Ahh hello Poppy Puppy  

She has stunning colouring and I will enjoy watching her coat develop into an adult cockapoo xxx

I bet the kids adore her .. such a special bond.


----------



## sugar (Aug 15, 2012)

lady amanda said:


> yes at 10 weeks...she could still develop some curl to her...her colouring is gorgeous!!
> 
> 
> 
> ...


Wow! The difference is amazing! Thanks for showing me those... Yes it will be interesting to see the changes. Lady is beautiful..


----------



## lady amanda (Nov 26, 2010)

Thank you!


----------



## sugar (Aug 15, 2012)

JoJo said:


> Ahh hello Poppy Puppy
> 
> She has stunning colouring and I will enjoy watching her coat develop into an adult cockapoo xxx
> 
> I bet the kids adore her .. such a special bond.

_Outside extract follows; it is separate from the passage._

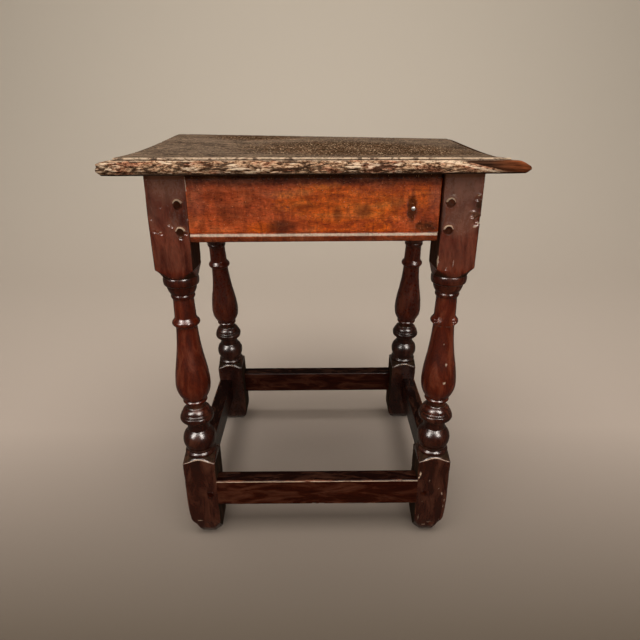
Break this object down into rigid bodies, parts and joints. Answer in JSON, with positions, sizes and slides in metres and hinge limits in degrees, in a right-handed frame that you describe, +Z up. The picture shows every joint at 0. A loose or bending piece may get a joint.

yes her colour is unusual, she has brown and black ticking on her body and some large black spots on her back and by her tail too. Her paws are white and very apricot now too, a real mix of colours! 

yes you are right the kids are in L.O.V.E!


----------



## mairi1 (Mar 12, 2012)

Poppy is gorgeous... Really love her colouring and her beautiful eyes.

I'm also laughing here looking at the 1st pic of Lady as a puppy ... Her front left paw looks massive !!! Obviously its the way the photo was taken as I know she's a dinky little thing. It looks bigger than the recent photo


----------



## lady amanda (Nov 26, 2010)

hahah her paws as a pup were massive compared to her body...she has grown into them..lol we used to call her Lady B.P. for Lady Big Paws!! 

I am really excited to see Poppy's coat develop...Jojo I think this will be a great one for your catalogue.


----------



## mairi1 (Mar 12, 2012)

Hahaha aw poor little lady... I totally thought it was the camera playing tricks as she's such a wee doll


----------



## sugar (Aug 15, 2012)

JoJo said:


> Ahh hello Poppy Puppy
> 
> She has stunning colouring and I will enjoy watching her coat develop into an adult cockapoo xxx
> 
> I bet the kids adore her .. such a special bond.


Hi there
I think you have Poppy on your website?


----------



## Duckdog (Jul 23, 2012)

Poppy is beautiful!


----------



## wilfiboy (Sep 18, 2010)

Ah no wonder the kids lived her, like others I can't wait to see how her coat changes x


----------



## wilfiboy (Sep 18, 2010)

There's more black in Poppy's coat, or it appears to be black , but her markings remind me of Kendals Delta when she was a pup and look how her coat/colouring has changed x


----------



## KCsunshine (Apr 16, 2012)

Wow, she is absolutely beautiful! x


----------



## wellerfeller (Jul 12, 2011)

Poppy is very beautiful!


----------



## RuthMill (Jun 30, 2012)

Poppy is gorgeous.. Looks very much cockapoo to me!


----------



## Cupcakejo (May 21, 2012)

Hi love your puppy! We also wanted a curlier coat and ended up with a smooth coat, I knew we'd buy the first one we saw! She was the last one, I couldn't leave her. Daisy does moult so I have to brush every day, guess its something you just get used to, she's a great dog and very loyal to her mum! Jox


----------